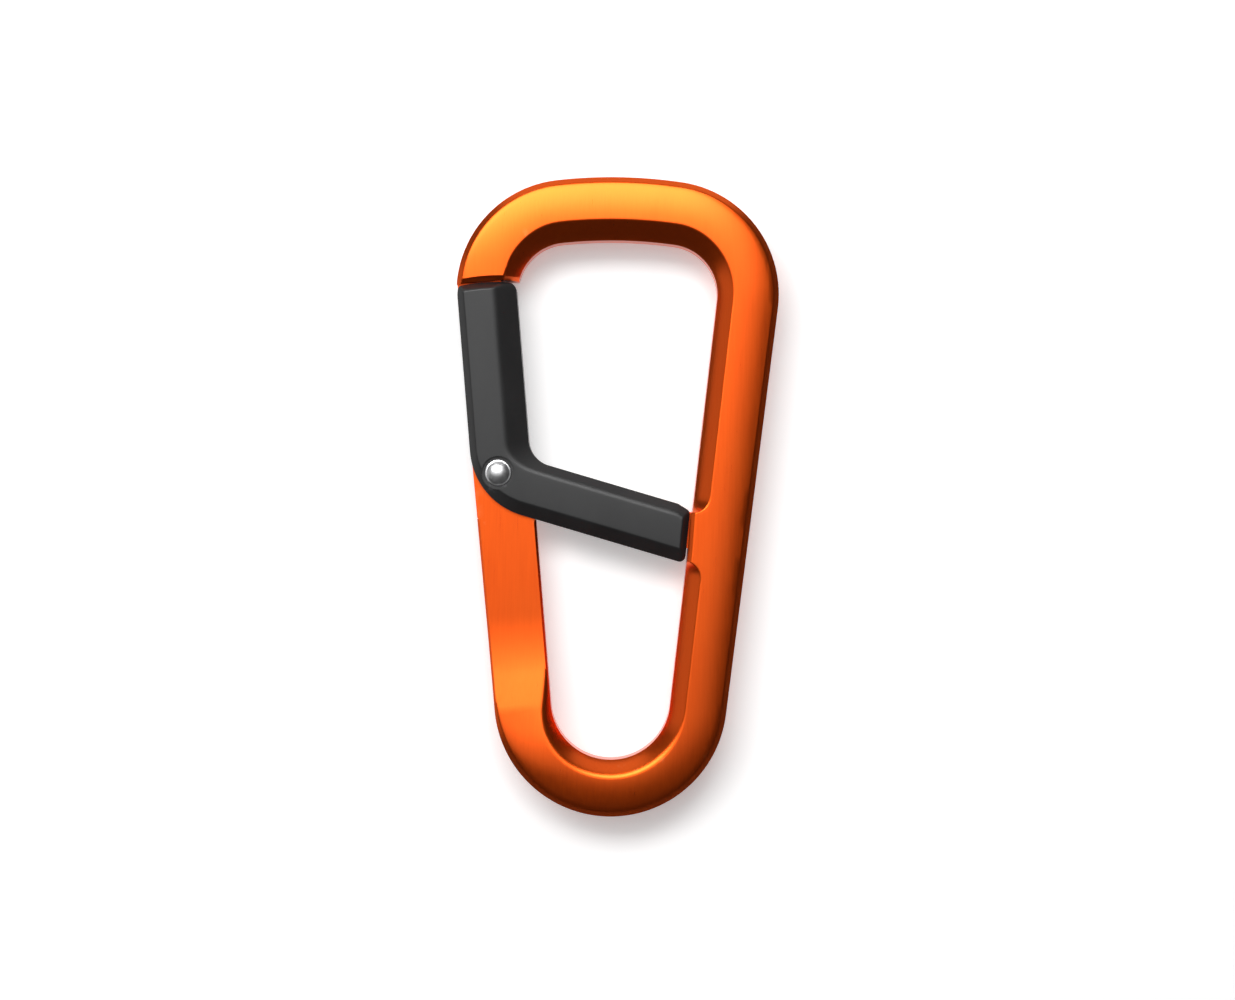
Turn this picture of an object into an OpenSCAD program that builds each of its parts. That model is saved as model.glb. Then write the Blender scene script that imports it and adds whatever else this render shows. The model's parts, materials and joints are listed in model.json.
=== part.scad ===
// Keyring carabiner: a C-shaped ring with a one-piece rocker gate.
// The part lies flat, front face up (+Z), wide end towards +Y, back face on Z = 0.

/* [Ring] */
// Overall length along Y
length = 69; // [66:0.5:72]
// Thickness of the ring
thickness = 6.4; // [6:0.1:7]
// Outer radius of the narrow end
narrow_r = 12.56; // [12:0.02:13]
// Outer radius of the two shoulders
shoulder_r = 12.2; // [11.8:0.1:12.5]
// Half the distance between the shoulder centres
shoulder_x = 5.2; // [5:0.1:5.5]
// Outer radius of the wide end
crown_r = 52.5; // [48:0.5:60]
// Bar depth at the wide end
top_bar = 6.8; // [6.5:0.1:7.2]
// Bar depth at the narrow end
bottom_bar = 6.1; // [5.9:0.1:6.3]
// Inner radius of the two shoulders
inner_shoulder_r = 5.4; // [5.2:0.1:5.6]
// Half the distance between the inner shoulder centres
inner_shoulder_x = 5.4; // [5.2:0.1:5.6]
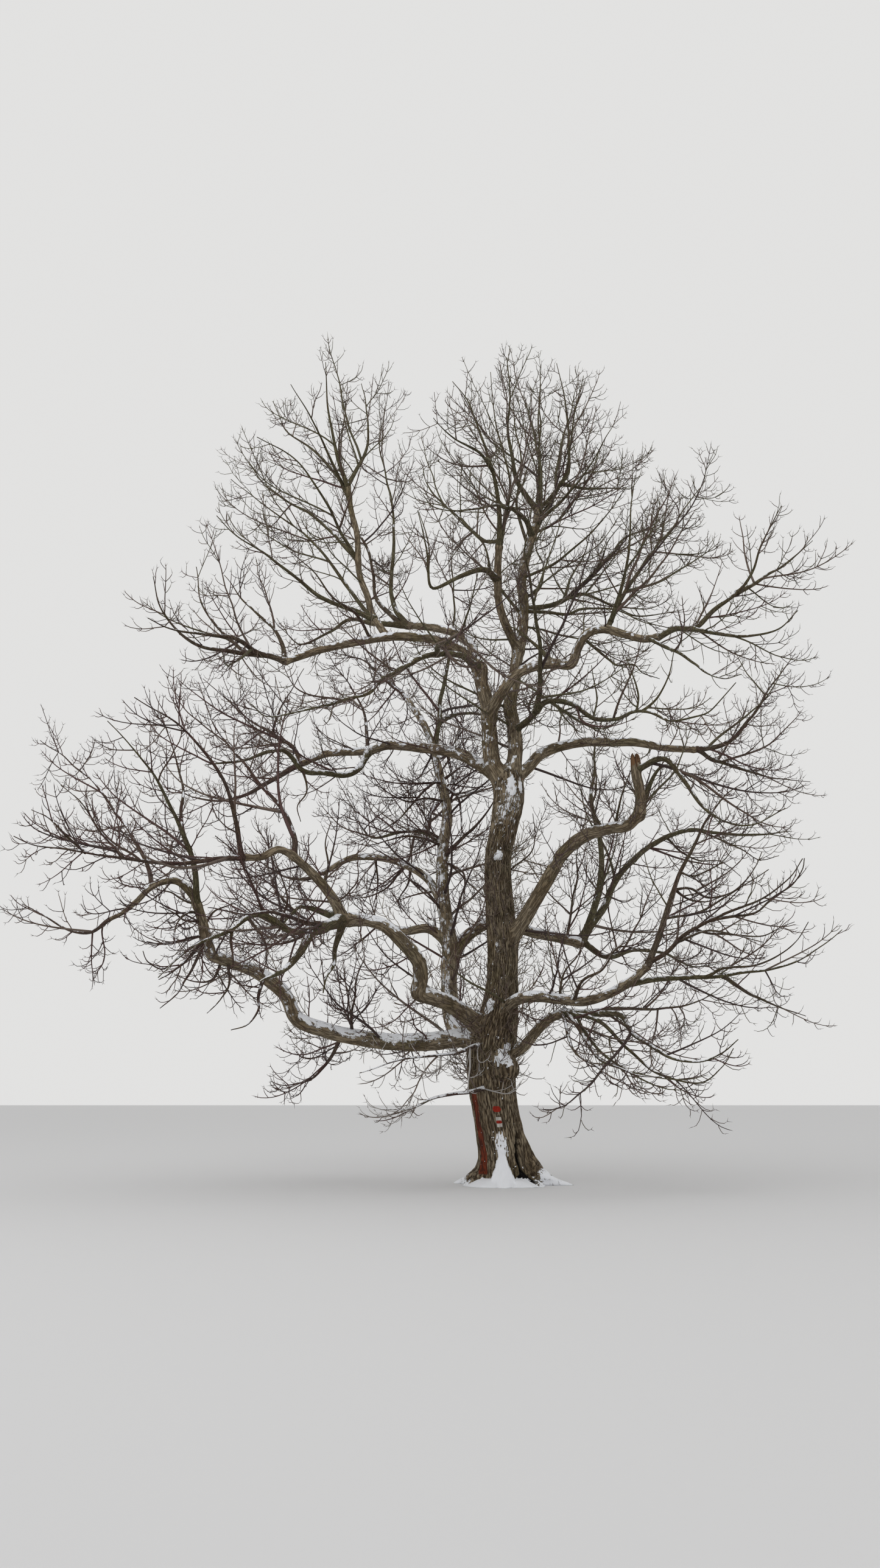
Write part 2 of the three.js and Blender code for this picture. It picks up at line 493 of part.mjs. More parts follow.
for (const [name, parentName, rootRadius, tipRadius, course] of boughs) {
  const parent = limbs[parentName];
  const places = placed(course, parent);
  const collar = leavesFromSide(parent, places[0]) ? collarSwell : 0;
  limbs[name] = limbFrom(places, rootRadius, tipRadius, Math.max(leastStep, rootRadius * boughStep), collar);
  const solid = largestPiece(cutClear(limbSolid(limbs[name], boughSides)));
  finished.push(limbSolid(limbs[name], boughSides, clearance / cm));
  addNode(name, solid, 'bough');
}

// The limbs of every mass are laid out first, because a twig keeps to the space nearest its own mass.
const crown = masses.map(([name, parentName, courses]) => {
  const parent = limbs[parentName];
  const own = [];
  courses.forEach(([rootRadius, course], i) => {
    const origin = i === 0 ? parent : own[0];
    const places = placed(course, origin);
    const collar = leavesFromSide(origin, places[0]) ? collarSwell : 0;
    const step = Math.max(leastStep, rootRadius * stemStep);
    own.push(limbFrom(places, rootRadius, massTipRadius, step, collar));
  });
  return { name, parent, own };
});

function distanceToLimbs(list, place) {
  return Math.min(...list.map((limb) => nearestOn(limb, place).distance));
}

function keepsItsSpace(points, radius, mass) {
  const others = crown.filter((other) => other !== mass);
  return points.slice(1).every((point) => {
    const clearOfBoughs = Object.values(limbs).every((limb) => {
      const spot = nearestOn(limb, point);
      return spot.distance - spot.radius > radius + twigRule.clearOfLimbs;
    });
    if (!clearOfBoughs || point.z < twigRule.bareBelow) {
      return false;
    }
    const near = distanceToLimbs(mass.own, point);
    return others.every((other) => distanceToLimbs(other.own, point) > near + twigRule.clearOfMasses);
  });
}

// One twig: it leaves its limb at a lean and turns upwards step by step.
function twigFrom(limb, distance, turn, length, roll) {
  const index = limb.distances.findIndex((reached) => reached >= distance);
  const share = (distance - limb.distances[index - 1]) / (limb.distances[index] - limb.distances[index - 1]);
  const start = limb.points[index - 1].clone().lerp(limb.points[index], share);
  const tangent = limb.tangents[index - 1].clone().lerp(limb.tangents[index], share).normalize();
  const side = limb.sides[index - 1].clone();
  side.addScaledVector(tangent, -side.dot(tangent)).normalize();
  const across = new THREE.Vector3().crossVectors(tangent, side);
  const lean = THREE.MathUtils.degToRad(twigRule.lean + twigRule.leanSpread * (2 * roll() - 1));
  const heading = tangent.clone().multiplyScalar(Math.cos(lean))
    .addScaledVector(side, Math.sin(lean) * Math.cos(turn))
    .addScaledVector(across, Math.sin(lean) * Math.sin(turn));
  const points = [start];
  for (let step = 0; step < twigRule.steps; step += 1) {
    const late = step / (twigRule.steps - 1);
    heading.z += twigRule.sag + (twigRule.sweep - twigRule.sag) * late;
    heading.x += twigRule.wander * (2 * roll() - 1);
    heading.y += twigRule.wander * (2 * roll() - 1);
    heading.normalize();
    points.push(points[step].clone().addScaledVector(heading, length / twigRule.steps));
  }
  return points;
}

function twigsOn(limb, mass, seed) {
  const twigs = [];
  const firstTurn = dice(seed)() * Math.PI;
  let pair = 0;
  const first = limb.length * twigRule.firstAt;
  for (let distance = first; distance < limb.length - 8; distance += twigRule.spacing) {
    for (const half of [0, 1]) {
      const own = dice(seedFrom(seed, pair * 2 + half));
      const turn = firstTurn + pair * Math.PI / 2 + half * Math.PI + 0.4 * (2 * own() - 1);
      const evenness = 1 + twigRule.unevenness * (2 * own() - 1);
      const wanted = (twigRule.least + twigRule.share * (limb.length - distance)) * evenness;
      const length = Math.min(twigRule.most, wanted);
      const points = twigFrom(limb, distance, turn, length, own);
      const radius = Math.max(twigRule.leastRadius, length * twigRule.slenderness);
      const rise = (points[1].z - points[0].z) * twigRule.steps / length;
      if (rise > twigRule.steepest && keepsItsSpace(points, radius, mass)) {
        twigs.push({ points, radius });
      }
    }
    pair += 1;
  }
  return twigs;
}

function twigSolid({ points, radius }) {
  const drawn = points.filter((_, i) => i % twigRule.drawnEvery === 0);
  const line = addFrames({ points: drawn });
  const radii = line.points.map((_, i) => radius * (1 - i / (drawn.length - 1)));
  return tube(line.points, line.tangents, line.sides, radii, 3);
}

crown.forEach((mass, number) => {
  const parts = [];
  mass.own.forEach((limb, i) => {
    parts.push(limbSolid(limb, stemSides));
    parts.push(...twigsOn(limb, mass, seedFrom(number + 1, i)).map(twigSolid));
  });
  addNode(mass.name, largestPiece(cutClear(Manifold.union(parts))), 'twig');
});

export default group;
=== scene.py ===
import json
import math
import bpy
import numpy as np
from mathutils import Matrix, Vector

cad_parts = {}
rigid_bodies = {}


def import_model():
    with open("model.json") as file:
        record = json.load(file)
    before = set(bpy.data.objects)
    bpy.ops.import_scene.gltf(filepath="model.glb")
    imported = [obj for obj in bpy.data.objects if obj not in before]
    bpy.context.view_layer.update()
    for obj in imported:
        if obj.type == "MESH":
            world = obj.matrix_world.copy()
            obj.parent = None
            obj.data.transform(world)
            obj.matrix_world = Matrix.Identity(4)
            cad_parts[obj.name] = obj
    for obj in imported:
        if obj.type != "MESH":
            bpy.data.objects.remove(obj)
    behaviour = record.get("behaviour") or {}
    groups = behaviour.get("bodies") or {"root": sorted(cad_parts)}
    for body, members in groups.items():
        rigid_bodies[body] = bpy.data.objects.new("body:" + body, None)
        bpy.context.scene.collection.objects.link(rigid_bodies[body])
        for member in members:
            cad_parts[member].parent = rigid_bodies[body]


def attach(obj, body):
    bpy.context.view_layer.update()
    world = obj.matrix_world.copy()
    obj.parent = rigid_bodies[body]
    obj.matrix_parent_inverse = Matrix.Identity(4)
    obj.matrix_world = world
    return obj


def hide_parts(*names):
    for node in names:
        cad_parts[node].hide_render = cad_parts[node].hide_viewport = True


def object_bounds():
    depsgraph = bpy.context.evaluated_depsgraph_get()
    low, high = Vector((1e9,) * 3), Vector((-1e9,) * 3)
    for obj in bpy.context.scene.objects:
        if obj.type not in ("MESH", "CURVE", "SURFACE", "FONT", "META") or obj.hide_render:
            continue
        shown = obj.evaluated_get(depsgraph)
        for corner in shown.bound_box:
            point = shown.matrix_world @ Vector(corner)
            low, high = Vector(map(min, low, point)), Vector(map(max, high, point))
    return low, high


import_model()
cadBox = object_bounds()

# A bare broadleaf tree in winter, in metres: x to the right, y away from the viewer, z up.

view = {
    "place": (-0.838, -16.2, 1.1),
    "pitch": 14.9,                 # degrees above level
    "lens": 27.04,                 # on a 36 mm long side
    "sensor": 36.0,
    "farthest": 500,
}

studio = {
    "sky": (0.76, 0.757, 0.75),
    "floor": (0.66, 0.66, 0.665),
    "floorReach": 160.0,
    "floorRough": 0.9,
    "lampPower": 900.0,
    "lampSize": 14.0,
    "lampPlace": (-7.0, -13.0, 17.0),
    "lampAim": (0, 0, 6.0),
}


def addCamera():
    lens = bpy.data.cameras.new("camera")
    lens.sensor_width = view["sensor"]
    lens.lens = view["lens"]
    lens.clip_end = view["farthest"]
    eye = bpy.data.objects.new("camera", lens)
    eye.location = view["place"]
    eye.rotation_euler = (math.radians(90 + view["pitch"]), 0, 0)
    bpy.context.collection.objects.link(eye)
    bpy.context.scene.camera = eye


addCamera()
bpy.context.scene.view_settings.view_transform = "Standard"
print("camera set")


# shader wires

class Wire:                                            # one socket, used in expressions
    def __init__(self, tree, socket=None):
        self.tree = tree
        self.socket = socket

    def make(self, kind, settings=None, values=None, out=0):   # any node: its type, settings, socket values
        node = self.tree.nodes.new(kind)
        for name, value in (settings or {}).items():
            setattr(node, name, value)
        for name, value in (values or {}).items():
            if isinstance(value, Wire):
                self.tree.links.new(value.socket, node.inputs[name])
            else:
                node.inputs[name].default_value = value
        return Wire(self.tree, node.outputs[out])

    def math(self, operation, *values):
        return self.make("ShaderNodeMath", {"operation": operation}, dict(enumerate(values)))

    def __add__(self, other):
        return self.math("ADD", self, other)

    def __radd__(self, other):
        return self.math("ADD", other, self)

    def __sub__(self, other):
        return self.math("SUBTRACT", self, other)

    def __rsub__(self, other):
        return self.math("SUBTRACT", other, self)

    def __mul__(self, other):
        return self.math("MULTIPLY", self, other)

    def __rmul__(self, other):
        return self.math("MULTIPLY", other, self)

    def __abs__(self):
        return self.math("ABSOLUTE", self)

    def mark(self, name, out=2):                       # what each vertex carries; out 1 for a vector
        return self.make("ShaderNodeAttribute", {"attribute_name": name}, out=out)

    def noise(self, scale, detail=4.0, rough=0.6):     # this wire is the place
        return self.make("ShaderNodeTexNoise", values={
            "Vector": self, "Scale": scale, "Detail": detail, "Roughness": rough})

    def furrows(self, scale, low, high, detail=3.0):   # 0 along winding furrows, 1 between them
        return (abs(self.noise(scale, detail) - 0.5) * 2).ramp(low, high)

    def ramp(self, low, high):                         # 0 below low, 1 above high, smooth between
        return self.make("ShaderNodeMapRange", {"interpolation_type": "SMOOTHSTEP"}, {
            "Value": self, "From Min": low, "From Max": high})

    def blend(self, first, second):                    # first colour at 0, second at 1
        settings = {"data_type": "RGBA"}
        return self.make("ShaderNodeMix", settings, {"Factor": self, 6: first, 7: second}, out=2)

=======

[JOB]
Only the lines from the one containing "crown.forEach((mass, number) =>" through the one containing "record = json.load(file)" are to be retyped, both boundary lines included, with no other material.

[CORRECT RESPONSE]
crown.forEach((mass, number) => {
  const parts = [];
  mass.own.forEach((limb, i) => {
    parts.push(limbSolid(limb, stemSides));
    parts.push(...twigsOn(limb, mass, seedFrom(number + 1, i)).map(twigSolid));
  });
  addNode(mass.name, largestPiece(cutClear(Manifold.union(parts))), 'twig');
});

export default group;
=== scene.py ===
import json
import math
import bpy
import numpy as np
from mathutils import Matrix, Vector

cad_parts = {}
rigid_bodies = {}


def import_model():
    with open("model.json") as file:
        record = json.load(file)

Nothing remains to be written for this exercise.